During Spider-Verse vs. Venomverse, they are being chosen to compete a battle between Spider-Men team and Venom team, with Yaleo's sole purpose is to defeat Yamashiro, no one else. Before the match starts, Yamashiro receives a new suit designed by Web Weaver, Cooper Coen to completely differentiate himself from Peter Parker's iconic Spider-Man suit.

==Powers and abilities==
His powers include superhuman strength, speed, accelerated healing, being able to cling to most surfaces, heightened eyesight, and X-ray vision. He grows slower than regular humans and is a skilled practitioner of ninjitsu. Takuya also has the ability to communicate with spiders. Like many other versions of Spider-Man, he possesses a spider-sense and uses his Spider Bracelet to shoot webs and nets. The Spider Bracelet vanishes when it is not used apart from being able to produce a spare version of his costume if his original is damaged. His powers can be transferred to other people via a blood transfusion.

== In other media ==
- In 2019, when asked on Twitter if Yamashiro was set to appear in a sequel to the film Spider-Man: Into the Spider-Verse, co-director Phil Lord confirmed that the character had been designed, but did not appear in the second film Spider-Man: Across the Spider-Verse. However, a third film, Spider-Man: Beyond the Spider-Verse is also in development and is scheduled to be released on June 18, 2027; both the second and third films were originally written as one film before being split into two parts.

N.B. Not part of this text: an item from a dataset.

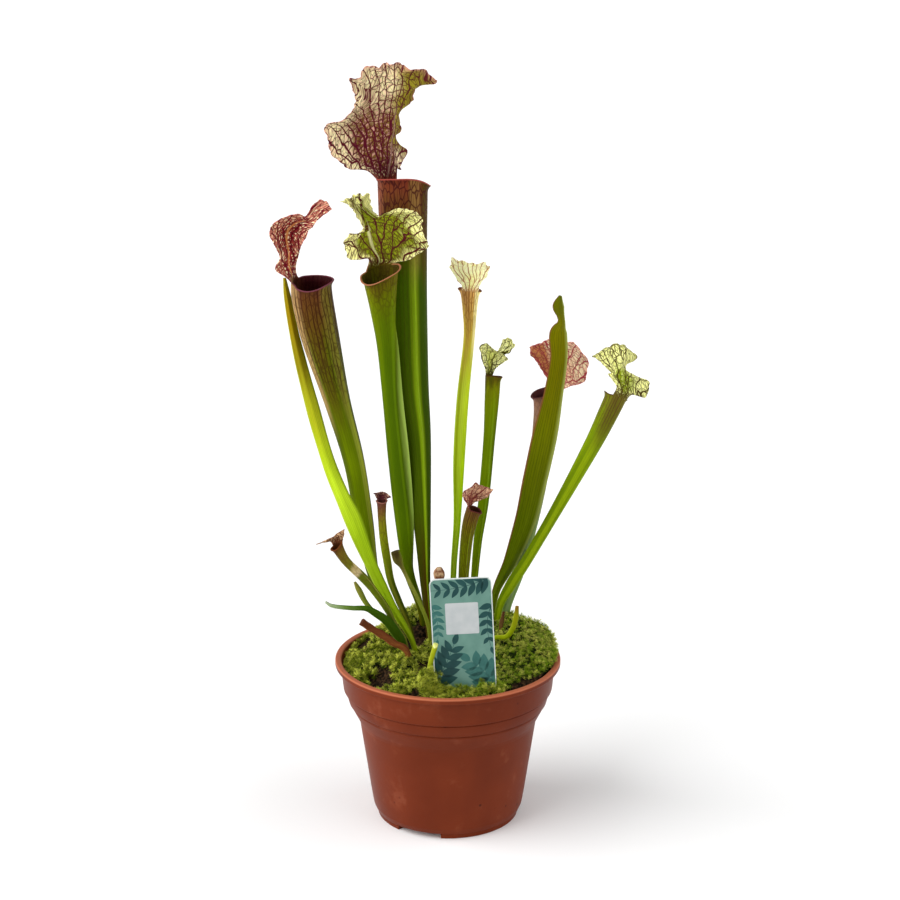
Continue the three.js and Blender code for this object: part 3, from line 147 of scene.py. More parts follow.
# Pitchers: a spine point is (x, y, z, radius) and runs from the foot to the mouth. A rib is a list of
# (x, y, z) from the hood's left margin to its right one, measured from the mouth's middle, and the
# ribs run from the neck to the hood's end. front is the way the mouth faces, in degrees right of -Y.
PITCHERS = {
    "tall_pitcher": {
        "front": 55, "neck": 38, "cavity": 95, "tilt": (0, -0.14), "dip": (3.4, 35),
        "wing": (-30, 1.4, 0.2, 0.93), "waves": (7, 1.8), "grid": (96, 120, 64, 110),
        "spine": [
            (-9, 4, FOOT, 1.9), (-10, 4, 104, 2), (-12, 4, 129, 2.8), (-13.6, 5, 162, 4.7),
            (-16.5, 6, 206, 7.8), (-20.5, 7, 238, 10.6), (-22, 7.5, 280, 11.5), (-22.5, 8, 311, 12.1),
            (-22.7, 8, 341, 12.7),
        ],
        "ribs": [
            [(-18, -1, 5), (-14, 2, 5), (-10, 5, 5), (-6, 9, 5), (-3, 13, 5)],
            [(-28, -6, 7), (-20, -1, 10), (-9, 3, 12), (-5, 8, 11), (-1, 17, 3)],
            [(-34, -10, 15), (-24, -2, 17), (-9, 2, 18), (-5, 8, 17), (0, 19, 11)],
            [(-38, -12, 26), (-26, -3, 25), (-8, 2, 24), (-4, 7, 24), (-3, 15, 19)],
            [(-30, -8, 31), (-21, -1, 32), (-8, 2, 31), (-3, 6, 30), (-2, 12, 28)],
            [(-22, -2, 39), (-16, 1, 39), (-7, 2, 38), (-1, 4, 38), (2, 9, 37)],
            [(-25, -4, 46), (-17, 0, 46), (-6, 2, 46), (3, 2, 46), (9, 6, 45)],
            [(-24, -8, 51), (-15, -3, 56), (-6, -2, 57), (4, -3, 56), (18, 2, 50)],
        ],
    },
    "front_pitcher": {
        "front": 8, "neck": 50, "cavity": 60, "tilt": (0.2, 0.1), "dip": (2, -45),
        "wing": (74, 3.6, 0.34, 0.84), "waves": (7, 1.5), "grid": (72, 100, 56, 100),
        "spine": [
            (-13, 12, FOOT, 1.7), (-13.5, 12, 104, 1.8), (-16, 11, 116, 2.1), (-21, 8, 134, 2.8),
            (-23.8, 3, 163, 3.9), (-27, -3, 198, 3.9), (-29.6, -7, 231, 3.7), (-31, -11, 260, 4.8),
            (-32.4, -14, 279, 6.4), (-33.4, -16, 298.5, 9),
        ],
        "ribs": [
            [(-6, 5, 6), (0, 8, 5), (8, 6, 4)],
            [(-15, 9, 5), (-2, 8, 11), (16, 2, 7)],
            [(-18, 8, 11), (-3, 8, 16), (23, -2, 14)],
            [(-16, 9, 16), (-4, 9, 19), (21, -2, 22)],
            [(-11, 10, 17), (-4, 9, 20), (17, 0, 30)],
            [(-9, 10, 20), (-5, 9, 22), (7, 5, 31)],
            [(-11, 8, 26), (-7, 9, 26), (1, 8, 26)],
            [(-15, 6, 32), (-11, 8, 32), (-5, 8, 31)],
            [(-19, 3, 35), (-12, 6, 37), (-5, 5, 38)],
        ],
    },
    "left_pitcher": {
        "front": 85, "neck": 40, "cavity": 70, "tilt": (0, 0), "dip": (2.8, -90),
        "wing": (-30, 1.2, 0.25, 0.9), "waves": (5, 0.7), "grid": (64, 90, 64, 100),
        "spine": [
            (-22, 14, FOOT, 1.7), (-24, 14, 100, 1.7), (-32, 13, 112, 1.9), (-39.6, 11, 130, 3.2),
            (-44.2, 8, 161.5, 4.9), (-49, 5, 195, 5.5), (-57, 2, 228, 6.8), (-64.5, -2, 261, 9.6),
            (-68.3, -3.5, 282, 10.4), (-68.8, -4, 291.7, 10.2),
        ],
        "ribs": [
            [(-12, -5, 3), (-10, 0, 4), (-8, 5, 3)],
            [(-17, -6, 7), (-11, 1, 8), (-8, 5, 8)],
            [(-15, -5, 13), (-11, 2, 14), (-6, 2, 14)],
            [(-18, -7, 20), (-12, 4, 20), (-4, -2, 20)],
            [(-19, -6, 27), (-11, 4, 25), (-1, -4, 25)],
            [(-14, -4, 32.5), (-7, 2, 29), (0.6, -4, 27.4)],
            [(-6, -2, 34.2), (-2.5, 0, 30.5), (1.6, -4, 28.8)],
            [(-1.8, -1, 32.8), (1, -2, 31.4), (3.6, -4, 31.2)],
            [(1.4, -2, 38), (4.5, -2, 36.5), (7.4, -4, 34.4)],
            [(5, -2, 41.3), (8.5, -3, 40.4), (11, -4, 37)],
        ],
    },
    "pale_pitcher": {
        "front": 180, "neck": 60, "cavity": 30, "tilt": (-0.1, 0.1), "dip": (1.5, 0),
        "wing": (20, 1, 0.2, 0.9), "waves": (5, 0.9), "grid": (48, 44, 32, 80),
        "spine": [
            (3, 22, FOOT, 1.5), (3, 22, 126, 1.6), (5, 23, 157, 2), (5.9, 23, 190, 3.1),
            (7.8, 23.5, 223, 3.2), (11, 24, 255, 2.9), (11.4, 24, 271, 3.8), (11.4, 24, 281.5, 5.1),
        ],
        "ribs": [
            [(5, -4, 4), (1, -6, 5), (-4, -4, 3)],
            [(8, -2, 7), (1, -6, 8), (-7, -3, 7)],
            [(10, 2, 11), (0, -4, 11), (-10, 0, 12)],
            [(8, 6, 13), (0, -1, 14), (-9, 4, 16)],
        ],
    },
    "slim_green_pitcher": {
        "front": 60, "neck": 50, "cavity": 34, "tilt": (0, -0.22), "dip": (0.6, 0),
        "wing": (-40, 1, 0.2, 0.92), "waves": (5, 0.9), "grid": (44, 64, 32, 70),
        "spine": [
            (13, 20, FOOT, 1.6), (13.4, 20, 110, 1.7), (15.8, 19.5, 144, 2.3), (19, 19, 169, 2.9),
            (21.7, 18.5, 202, 3.1), (23, 18, 224, 3.8), (23.6, 18, 237, 4.1),
        ],
        "ribs": [
            [(-4, -2, 5), (-2, 3, 4), (1, 4, 3)],
            [(-6, -4, 11), (-2, 3, 7), (3, 4, 5)],
            [(-7, -5, 16), (-1, 3, 10), (7, 2, 8)],
            [(-3, -4, 18), (0, 3, 12), (6, 2, 11)],
            [(2, -1, 13), (3, 1, 13), (4, 3, 12)],
            [(4, -2, 17), (6, 1, 16), (8, 2, 12)],
            [(5, -3, 20), (8, 0, 20), (11, -1, 17)],
        ],
    },
    "small_brown_pitcher": {
        "front": 84, "neck": 50, "cavity": 24, "tilt": (-0.03, -0.1), "dip": (1, 0),
        "wing": (-60, 0.8, 0.2, 0.9), "waves": (4, 0.7), "grid": (40, 40, 30, 50),
        "spine": [
            (8, 12, FOOT, 1.5), (8.2, 11, 108, 2), (8.4, 9.5, 130, 2.8), (9.9, 7.5, 150.5, 3.3),
            (11.6, 6, 161, 3.8), (13.6, 5, 168.5, 3.9),
        ],
        "ribs": [
            [(-4, -3, 5), (-2, 2, 4), (1, 4, 3)],
            [(-6, -5, 9), (-1, 3, 6), (6, 3, 5)],
            [(-2, -4, 13), (2, 2, 9), (8, 0, 8)],
            [(1, -3, 15), (5, 1, 12), (10, -1, 11)],
        ],
    },
    "red_pitcher": {
        "front": -75, "neck": 45, "cavity": 55, "tilt": (0.25, 0.05), "dip": (1, 0),
        "wing": (40, 1.2, 0.2, 0.9), "waves": (5, 0.7), "grid": (48, 56, 36, 70),
        "spine": [
            (30, 30, FOOT, 1.7), (32, 30, 104, 2.3), (38.6, 31, 126, 3.4), (43, 32, 148, 4.6),
            (48, 33, 176, 5.4), (51.5, 34, 209, 6), (52.1, 34, 224.5, 6.7),
        ],
        "ribs": [
            [(2, 4, 5), (6, 6, 5), (12, 0, 3)],
            [(-1, 4, 9), (7, 6, 9), (19, -3, 6)],
            [(-4, 2, 15), (6, 4, 14), (21.5, -4, 13.5)],
            [(-8, -1, 20), (5, 2, 20), (20.5, -4, 20)],
            [(-9, -4, 25), (2, 1, 28), (14, -2, 27)],
        ],
    },
    "right_pitcher": {
        "front": -150, "neck": 55, "cavity": 40, "tilt": (0, 0), "dip": (1.5, 0),
        "wing": (10, 1, 0.2, 0.9), "waves": (6, 0.7), "grid": (48, 76, 32, 80),
        "spine": [
            (26, 20, FOOT, 1.4), (27.5, 20, 107, 1.9), (34, 20.5, 121, 3), (42.5, 21, 135, 2.9),
            (54.8, 22, 157, 3.1), (66.5, 22.5, 179, 3.8), (77.8, 23, 201, 4.7), (84.7, 23.5, 216, 5.4),
            (88.6, 24, 224.8, 5.7),
        ],
        "ribs": [
            [(8, -4, 2), (4, -6, 4), (0, -4, 6)],
            [(15, -2, 0), (3, -6, 9), (-3, -2, 10)],
            [(17, 0, 6), (2, -6, 12), (-4, 0, 12)],
            [(12, 1, 10), (2, -5, 15), (-3, 1, 13)],
            [(6, 0, 11), (2, -4, 17), (-7, 1, 17)],
            [(5, 1, 16), (1, -3, 21), (-10, 4, 19)],
            [(10, 3, 20), (0, -2, 24), (-12, 7, 20)],
            [(5, 3, 26), (-1, -1, 28), (-7, 4, 24)],
        ],
    },
    "old_pitcher": {
        "front": -15, "neck": 55, "cavity": 9, "tilt": (0.1, 0), "dip": (0.8, 0),
        "wing": (60, 0.7, 0.4, 0.8), "waves": (3, 0.5), "grid": (32, 30, 28, 44),
        "spine": [
            (-21, -9, FOOT, 1.1), (-22.5, -12, 101.5, 1.1), (-27.5, -13, 110.5, 1.2), (-32.2, -15, 121, 1.8),
            (-38.3, -17, 131, 1.9), (-43.8, -18, 138.5, 2.3), (-52.4, -19.4, 148, 2.3),
            (-57.2, -20, 156.6, 3.1),
        ],
        "ribs": [
            [(-3, 2, 1.6), (0, 3, 2.2), (2.8, 2, 2.2)],
            [(-6.4, 1, 1.4), (-0.6, 2, 3.6), (3.6, 0.5, 5.2)],
            [(-10.2, 0, 1), (-2.8, 1, 3.8), (4.2, -1, 9.4)],
        ],
    },
    "thin_pitcher": {
        "front": 20, "neck": 50, "cavity": 10, "tilt": (0, 0), "dip": (0.5, 0),
        "wing": (60, 0.6, 0.3, 0.9), "waves": (3, 0.4), "grid": (28, 24, 26, 44),
        "spine": [
            (-18, 4, FOOT, 1.1), (-19.7, 4, 101, 1.2), (-26.2, 4, 118, 1.8), (-30.4, 4, 129.5, 1.8),
            (-32.4, 4, 141, 1.9), (-33.9, 4, 152, 2), (-34.5, 3, 163, 2.1), (-34.6, 2, 174, 2.5),
        ],
        "ribs": [
            [(-3, 2, 2), (0, 3, 2), (3, 1, 1)],
            [(-4, 0, 4), (1, 2, 4), (5, 0, 2)],
        ],
    },
}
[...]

- Takuya Yamashiro Funko Pop Vinyl figure was released as a Previews exclusive in 2021, with a second Funko Pop Vinyl figure bundled with a soda drink becoming available in 2022.
- Apart from the costume and powers of the main character, this TV series is unrelated to Ryoichi Ikegami's earlier manga adaptation of Spider-Man or the original Spider-Man comics. However, several manga adaptations of the Toei version were published by different magazines, such as TV Land, Tanoshī Yōchien, TV Magazine, and Bōken'ō.